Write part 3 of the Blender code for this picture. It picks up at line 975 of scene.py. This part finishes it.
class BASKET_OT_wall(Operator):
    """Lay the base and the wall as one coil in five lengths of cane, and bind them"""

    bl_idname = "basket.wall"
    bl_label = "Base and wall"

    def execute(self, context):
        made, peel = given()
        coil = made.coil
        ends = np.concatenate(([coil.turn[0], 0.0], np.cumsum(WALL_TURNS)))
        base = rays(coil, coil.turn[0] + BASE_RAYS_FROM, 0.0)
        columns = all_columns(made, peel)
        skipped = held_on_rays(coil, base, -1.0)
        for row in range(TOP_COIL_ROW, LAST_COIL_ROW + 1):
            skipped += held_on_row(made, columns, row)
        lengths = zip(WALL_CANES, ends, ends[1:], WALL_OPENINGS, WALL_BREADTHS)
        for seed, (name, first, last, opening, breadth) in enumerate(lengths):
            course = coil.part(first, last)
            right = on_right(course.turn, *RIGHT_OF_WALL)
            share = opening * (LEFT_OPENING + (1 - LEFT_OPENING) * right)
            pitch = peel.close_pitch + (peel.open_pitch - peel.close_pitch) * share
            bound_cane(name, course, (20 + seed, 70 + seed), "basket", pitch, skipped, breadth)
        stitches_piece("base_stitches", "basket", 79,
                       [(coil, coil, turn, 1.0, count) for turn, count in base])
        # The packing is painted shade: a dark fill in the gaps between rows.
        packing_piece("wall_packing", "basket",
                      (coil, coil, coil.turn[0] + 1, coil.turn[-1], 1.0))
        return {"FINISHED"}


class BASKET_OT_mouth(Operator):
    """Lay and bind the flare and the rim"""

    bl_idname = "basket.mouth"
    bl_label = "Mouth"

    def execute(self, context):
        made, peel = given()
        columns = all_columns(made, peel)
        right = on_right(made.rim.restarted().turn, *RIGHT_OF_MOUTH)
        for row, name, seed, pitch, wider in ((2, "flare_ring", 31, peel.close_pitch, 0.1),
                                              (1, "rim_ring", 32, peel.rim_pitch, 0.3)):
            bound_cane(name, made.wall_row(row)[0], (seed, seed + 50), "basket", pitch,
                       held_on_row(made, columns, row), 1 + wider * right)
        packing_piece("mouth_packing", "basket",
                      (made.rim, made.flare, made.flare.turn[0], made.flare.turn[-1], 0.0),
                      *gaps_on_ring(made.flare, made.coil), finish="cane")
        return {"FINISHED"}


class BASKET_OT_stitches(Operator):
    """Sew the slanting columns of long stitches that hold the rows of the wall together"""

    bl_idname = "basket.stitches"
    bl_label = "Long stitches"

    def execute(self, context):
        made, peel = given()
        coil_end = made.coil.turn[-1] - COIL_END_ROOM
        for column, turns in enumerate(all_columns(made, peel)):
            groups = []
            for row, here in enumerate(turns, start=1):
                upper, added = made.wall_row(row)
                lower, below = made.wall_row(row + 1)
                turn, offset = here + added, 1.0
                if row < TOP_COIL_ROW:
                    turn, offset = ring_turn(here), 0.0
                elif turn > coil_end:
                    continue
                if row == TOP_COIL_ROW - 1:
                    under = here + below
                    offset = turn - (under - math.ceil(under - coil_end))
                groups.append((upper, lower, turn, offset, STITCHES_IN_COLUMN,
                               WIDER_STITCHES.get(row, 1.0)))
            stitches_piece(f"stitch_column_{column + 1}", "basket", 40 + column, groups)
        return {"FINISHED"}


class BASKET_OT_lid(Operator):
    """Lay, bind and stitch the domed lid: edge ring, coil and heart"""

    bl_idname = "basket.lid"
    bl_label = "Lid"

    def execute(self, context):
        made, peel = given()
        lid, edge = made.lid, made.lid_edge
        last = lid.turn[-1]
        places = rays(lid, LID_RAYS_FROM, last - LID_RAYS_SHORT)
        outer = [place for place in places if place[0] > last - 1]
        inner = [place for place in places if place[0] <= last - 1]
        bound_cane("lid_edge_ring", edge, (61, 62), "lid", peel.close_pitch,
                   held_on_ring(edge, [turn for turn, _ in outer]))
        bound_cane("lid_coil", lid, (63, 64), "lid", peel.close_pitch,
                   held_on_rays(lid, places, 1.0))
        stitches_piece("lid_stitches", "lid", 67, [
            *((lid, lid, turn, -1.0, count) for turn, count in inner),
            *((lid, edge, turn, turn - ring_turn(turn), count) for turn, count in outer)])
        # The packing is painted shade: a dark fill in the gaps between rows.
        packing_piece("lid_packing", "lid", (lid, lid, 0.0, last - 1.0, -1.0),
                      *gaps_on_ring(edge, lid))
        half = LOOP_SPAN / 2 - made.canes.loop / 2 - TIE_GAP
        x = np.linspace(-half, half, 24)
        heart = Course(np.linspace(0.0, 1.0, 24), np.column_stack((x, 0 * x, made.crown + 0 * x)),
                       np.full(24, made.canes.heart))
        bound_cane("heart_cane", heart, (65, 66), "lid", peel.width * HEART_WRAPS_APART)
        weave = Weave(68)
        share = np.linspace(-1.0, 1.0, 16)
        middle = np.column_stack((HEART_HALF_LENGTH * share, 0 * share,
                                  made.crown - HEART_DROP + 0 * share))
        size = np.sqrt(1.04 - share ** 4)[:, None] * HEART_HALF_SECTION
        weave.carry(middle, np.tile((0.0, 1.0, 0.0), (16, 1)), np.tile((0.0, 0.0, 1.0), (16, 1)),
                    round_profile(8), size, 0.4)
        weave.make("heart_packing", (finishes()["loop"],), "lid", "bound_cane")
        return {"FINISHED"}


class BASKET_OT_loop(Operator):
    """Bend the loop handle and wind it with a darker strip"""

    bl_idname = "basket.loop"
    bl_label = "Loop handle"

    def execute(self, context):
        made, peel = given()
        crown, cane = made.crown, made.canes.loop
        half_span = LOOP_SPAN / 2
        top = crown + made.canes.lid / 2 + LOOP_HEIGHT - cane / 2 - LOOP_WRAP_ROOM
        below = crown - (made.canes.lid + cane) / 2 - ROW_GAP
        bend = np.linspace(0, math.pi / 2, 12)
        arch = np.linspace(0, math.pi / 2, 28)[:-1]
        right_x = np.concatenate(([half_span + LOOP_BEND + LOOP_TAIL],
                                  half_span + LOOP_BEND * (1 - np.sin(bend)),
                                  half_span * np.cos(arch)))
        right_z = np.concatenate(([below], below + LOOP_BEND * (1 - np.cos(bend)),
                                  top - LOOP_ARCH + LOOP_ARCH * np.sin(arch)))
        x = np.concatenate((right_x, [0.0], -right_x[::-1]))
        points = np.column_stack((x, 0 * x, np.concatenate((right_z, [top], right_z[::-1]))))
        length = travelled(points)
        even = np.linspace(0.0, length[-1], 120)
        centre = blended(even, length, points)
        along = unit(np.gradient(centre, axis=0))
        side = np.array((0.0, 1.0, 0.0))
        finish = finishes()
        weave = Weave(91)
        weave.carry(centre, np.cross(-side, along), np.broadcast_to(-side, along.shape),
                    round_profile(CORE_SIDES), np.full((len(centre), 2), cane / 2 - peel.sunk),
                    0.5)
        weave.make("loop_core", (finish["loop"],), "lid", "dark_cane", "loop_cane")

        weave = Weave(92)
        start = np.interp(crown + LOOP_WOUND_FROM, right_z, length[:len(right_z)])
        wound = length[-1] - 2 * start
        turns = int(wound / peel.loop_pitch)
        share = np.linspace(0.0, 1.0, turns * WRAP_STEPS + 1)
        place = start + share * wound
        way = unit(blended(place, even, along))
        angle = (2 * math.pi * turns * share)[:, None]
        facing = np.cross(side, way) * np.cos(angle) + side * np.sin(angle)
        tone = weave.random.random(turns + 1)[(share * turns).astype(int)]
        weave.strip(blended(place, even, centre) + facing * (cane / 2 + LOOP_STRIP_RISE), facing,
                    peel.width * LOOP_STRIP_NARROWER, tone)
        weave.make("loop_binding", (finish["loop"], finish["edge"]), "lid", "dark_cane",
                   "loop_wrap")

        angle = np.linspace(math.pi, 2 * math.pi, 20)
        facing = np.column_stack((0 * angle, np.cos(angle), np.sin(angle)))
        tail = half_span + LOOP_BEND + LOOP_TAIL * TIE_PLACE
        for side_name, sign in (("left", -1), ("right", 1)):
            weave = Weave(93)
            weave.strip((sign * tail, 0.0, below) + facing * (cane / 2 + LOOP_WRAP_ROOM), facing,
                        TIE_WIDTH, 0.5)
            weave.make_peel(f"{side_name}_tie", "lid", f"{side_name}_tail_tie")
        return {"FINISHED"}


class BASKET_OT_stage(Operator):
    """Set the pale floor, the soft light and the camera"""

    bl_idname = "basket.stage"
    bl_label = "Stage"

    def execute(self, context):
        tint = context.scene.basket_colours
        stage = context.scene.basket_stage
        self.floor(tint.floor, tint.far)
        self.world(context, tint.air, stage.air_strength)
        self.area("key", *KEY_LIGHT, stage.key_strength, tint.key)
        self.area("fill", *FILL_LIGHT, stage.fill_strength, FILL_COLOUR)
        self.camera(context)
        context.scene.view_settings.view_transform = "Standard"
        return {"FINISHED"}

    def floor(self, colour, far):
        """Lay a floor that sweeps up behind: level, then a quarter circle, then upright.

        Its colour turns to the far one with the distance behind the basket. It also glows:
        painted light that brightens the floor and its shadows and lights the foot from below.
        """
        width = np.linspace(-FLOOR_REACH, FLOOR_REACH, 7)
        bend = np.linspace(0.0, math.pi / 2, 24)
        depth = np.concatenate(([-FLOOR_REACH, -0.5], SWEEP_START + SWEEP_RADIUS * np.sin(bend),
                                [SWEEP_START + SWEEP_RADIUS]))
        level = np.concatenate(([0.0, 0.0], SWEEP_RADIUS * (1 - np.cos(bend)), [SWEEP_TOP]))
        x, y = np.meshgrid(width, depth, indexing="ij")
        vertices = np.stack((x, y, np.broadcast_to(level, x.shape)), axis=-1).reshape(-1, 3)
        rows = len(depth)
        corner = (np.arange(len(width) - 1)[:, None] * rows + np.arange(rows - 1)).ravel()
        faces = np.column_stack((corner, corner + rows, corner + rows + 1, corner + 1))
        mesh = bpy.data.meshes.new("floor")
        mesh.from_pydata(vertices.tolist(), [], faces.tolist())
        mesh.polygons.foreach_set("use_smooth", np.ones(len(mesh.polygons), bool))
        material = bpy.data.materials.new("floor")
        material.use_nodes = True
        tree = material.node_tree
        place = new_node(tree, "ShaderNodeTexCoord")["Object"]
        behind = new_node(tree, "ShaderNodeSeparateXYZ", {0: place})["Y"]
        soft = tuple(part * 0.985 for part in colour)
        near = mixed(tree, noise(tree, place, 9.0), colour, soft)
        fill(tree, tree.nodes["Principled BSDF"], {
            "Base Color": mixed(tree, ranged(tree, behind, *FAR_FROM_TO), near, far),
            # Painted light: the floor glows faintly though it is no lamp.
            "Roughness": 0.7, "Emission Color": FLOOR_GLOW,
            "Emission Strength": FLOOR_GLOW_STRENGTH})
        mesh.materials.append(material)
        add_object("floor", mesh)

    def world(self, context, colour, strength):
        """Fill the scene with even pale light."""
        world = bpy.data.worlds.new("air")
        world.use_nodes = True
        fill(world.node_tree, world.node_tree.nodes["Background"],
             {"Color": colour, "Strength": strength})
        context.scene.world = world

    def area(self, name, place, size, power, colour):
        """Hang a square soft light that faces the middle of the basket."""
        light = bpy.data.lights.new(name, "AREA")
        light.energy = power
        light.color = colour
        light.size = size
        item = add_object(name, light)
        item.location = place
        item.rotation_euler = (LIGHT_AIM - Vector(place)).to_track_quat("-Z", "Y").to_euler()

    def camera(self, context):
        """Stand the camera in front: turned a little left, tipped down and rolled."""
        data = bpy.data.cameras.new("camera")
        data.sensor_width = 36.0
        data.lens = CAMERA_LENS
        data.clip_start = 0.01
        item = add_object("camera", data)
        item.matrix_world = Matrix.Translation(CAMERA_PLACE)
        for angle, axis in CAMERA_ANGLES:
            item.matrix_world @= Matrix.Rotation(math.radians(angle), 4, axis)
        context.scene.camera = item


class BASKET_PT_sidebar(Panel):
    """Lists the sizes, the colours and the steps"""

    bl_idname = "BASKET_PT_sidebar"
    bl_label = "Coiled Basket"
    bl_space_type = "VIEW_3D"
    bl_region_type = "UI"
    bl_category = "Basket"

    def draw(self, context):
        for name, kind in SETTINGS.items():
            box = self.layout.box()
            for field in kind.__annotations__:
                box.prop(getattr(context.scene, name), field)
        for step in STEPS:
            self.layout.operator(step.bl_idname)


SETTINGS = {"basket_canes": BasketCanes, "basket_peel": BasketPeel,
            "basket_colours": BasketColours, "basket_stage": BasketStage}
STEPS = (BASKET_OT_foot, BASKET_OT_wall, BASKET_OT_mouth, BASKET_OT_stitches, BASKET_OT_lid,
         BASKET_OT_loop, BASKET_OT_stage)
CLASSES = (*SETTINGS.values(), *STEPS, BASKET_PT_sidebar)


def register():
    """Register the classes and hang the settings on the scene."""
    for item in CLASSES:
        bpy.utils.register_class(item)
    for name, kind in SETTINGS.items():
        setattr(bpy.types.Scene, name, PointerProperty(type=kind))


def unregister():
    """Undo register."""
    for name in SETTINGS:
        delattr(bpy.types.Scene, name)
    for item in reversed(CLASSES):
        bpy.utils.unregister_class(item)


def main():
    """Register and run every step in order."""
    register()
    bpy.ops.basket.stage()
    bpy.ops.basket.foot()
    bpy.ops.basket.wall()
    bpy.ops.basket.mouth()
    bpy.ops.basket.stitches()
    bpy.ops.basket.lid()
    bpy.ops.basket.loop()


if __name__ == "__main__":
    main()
◇ ◇ ◇
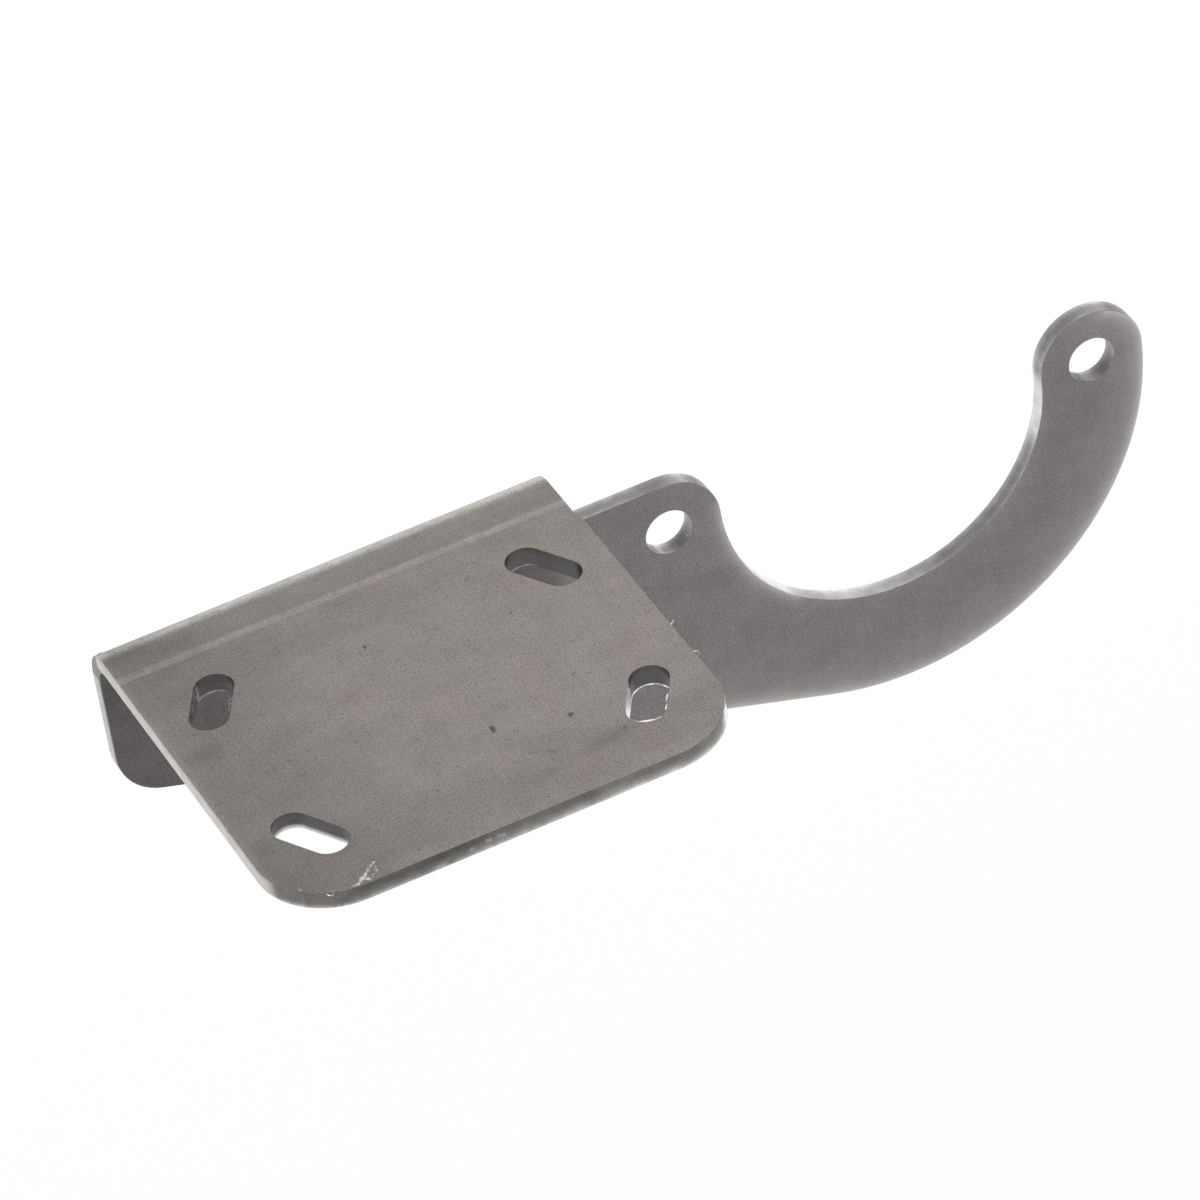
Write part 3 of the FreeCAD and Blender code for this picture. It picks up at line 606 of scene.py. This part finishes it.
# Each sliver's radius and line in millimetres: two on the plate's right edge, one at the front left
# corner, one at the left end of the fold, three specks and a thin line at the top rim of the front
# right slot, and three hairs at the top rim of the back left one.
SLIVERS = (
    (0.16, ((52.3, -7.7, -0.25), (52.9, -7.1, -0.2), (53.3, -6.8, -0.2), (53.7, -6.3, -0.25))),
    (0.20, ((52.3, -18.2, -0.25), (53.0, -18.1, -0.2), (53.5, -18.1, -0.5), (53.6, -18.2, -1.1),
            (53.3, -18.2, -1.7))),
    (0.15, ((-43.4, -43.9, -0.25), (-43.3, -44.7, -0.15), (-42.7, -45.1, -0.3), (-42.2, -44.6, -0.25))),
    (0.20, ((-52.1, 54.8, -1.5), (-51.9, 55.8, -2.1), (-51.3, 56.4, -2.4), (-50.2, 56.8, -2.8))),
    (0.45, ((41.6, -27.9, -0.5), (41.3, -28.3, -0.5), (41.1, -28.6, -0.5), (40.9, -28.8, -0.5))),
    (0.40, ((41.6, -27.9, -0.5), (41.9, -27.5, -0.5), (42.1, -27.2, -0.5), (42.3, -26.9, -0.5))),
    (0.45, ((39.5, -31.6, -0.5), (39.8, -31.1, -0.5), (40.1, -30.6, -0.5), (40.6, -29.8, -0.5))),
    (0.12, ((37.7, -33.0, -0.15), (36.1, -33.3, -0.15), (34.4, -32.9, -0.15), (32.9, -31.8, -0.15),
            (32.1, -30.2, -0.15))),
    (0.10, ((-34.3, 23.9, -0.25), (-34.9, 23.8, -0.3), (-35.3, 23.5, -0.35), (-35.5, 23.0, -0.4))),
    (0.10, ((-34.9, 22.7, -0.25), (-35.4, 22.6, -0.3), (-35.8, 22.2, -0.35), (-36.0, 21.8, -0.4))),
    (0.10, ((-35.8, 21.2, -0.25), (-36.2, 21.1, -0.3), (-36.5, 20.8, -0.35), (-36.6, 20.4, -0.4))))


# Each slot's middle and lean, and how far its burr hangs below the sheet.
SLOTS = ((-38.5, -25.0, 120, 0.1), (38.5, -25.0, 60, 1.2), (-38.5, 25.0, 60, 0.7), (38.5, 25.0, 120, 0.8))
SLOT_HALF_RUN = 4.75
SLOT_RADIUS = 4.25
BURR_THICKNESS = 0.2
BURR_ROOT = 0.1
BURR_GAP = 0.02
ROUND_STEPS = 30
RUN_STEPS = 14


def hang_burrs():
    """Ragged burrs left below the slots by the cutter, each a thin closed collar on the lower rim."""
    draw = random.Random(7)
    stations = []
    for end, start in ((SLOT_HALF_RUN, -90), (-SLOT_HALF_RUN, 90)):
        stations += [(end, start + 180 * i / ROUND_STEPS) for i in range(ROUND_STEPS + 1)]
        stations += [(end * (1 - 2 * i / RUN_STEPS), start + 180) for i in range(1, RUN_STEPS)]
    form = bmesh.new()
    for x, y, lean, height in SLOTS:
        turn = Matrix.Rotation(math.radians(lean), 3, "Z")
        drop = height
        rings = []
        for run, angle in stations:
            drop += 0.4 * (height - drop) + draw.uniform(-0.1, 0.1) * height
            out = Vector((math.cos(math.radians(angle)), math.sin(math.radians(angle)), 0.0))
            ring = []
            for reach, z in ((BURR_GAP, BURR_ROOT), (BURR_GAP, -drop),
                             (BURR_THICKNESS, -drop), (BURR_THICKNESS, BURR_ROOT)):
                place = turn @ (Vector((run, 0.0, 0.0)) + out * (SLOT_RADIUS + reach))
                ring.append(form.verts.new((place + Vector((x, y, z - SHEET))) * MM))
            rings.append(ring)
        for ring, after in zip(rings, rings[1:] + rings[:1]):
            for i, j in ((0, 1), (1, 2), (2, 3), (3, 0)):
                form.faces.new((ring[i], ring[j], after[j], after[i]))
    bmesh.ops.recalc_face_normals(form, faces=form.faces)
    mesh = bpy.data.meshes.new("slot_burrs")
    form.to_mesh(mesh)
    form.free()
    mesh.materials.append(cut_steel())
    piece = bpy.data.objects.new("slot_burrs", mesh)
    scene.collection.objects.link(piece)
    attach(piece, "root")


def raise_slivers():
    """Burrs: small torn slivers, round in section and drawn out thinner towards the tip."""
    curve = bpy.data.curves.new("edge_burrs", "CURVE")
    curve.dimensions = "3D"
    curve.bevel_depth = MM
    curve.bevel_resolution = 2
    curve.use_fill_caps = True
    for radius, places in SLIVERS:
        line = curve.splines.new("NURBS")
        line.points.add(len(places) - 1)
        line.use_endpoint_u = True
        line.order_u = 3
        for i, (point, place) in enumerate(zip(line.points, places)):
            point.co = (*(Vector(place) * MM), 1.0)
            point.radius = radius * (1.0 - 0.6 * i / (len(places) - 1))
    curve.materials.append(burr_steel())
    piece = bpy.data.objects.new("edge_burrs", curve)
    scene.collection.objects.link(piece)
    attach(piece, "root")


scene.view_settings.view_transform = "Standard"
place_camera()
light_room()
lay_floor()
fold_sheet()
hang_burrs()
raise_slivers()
◇ ◇ ◇
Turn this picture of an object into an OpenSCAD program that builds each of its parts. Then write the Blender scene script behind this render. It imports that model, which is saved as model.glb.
◇ ◇ ◇
• Task goal: Copy out all lines that carry the word "picks".

• Worked answer:
Write part 3 of the Blender code for this picture. It picks up at line 975 of scene.py. This part finishes it.
Write part 3 of the FreeCAD and Blender code for this picture. It picks up at line 606 of scene.py. This part finishes it.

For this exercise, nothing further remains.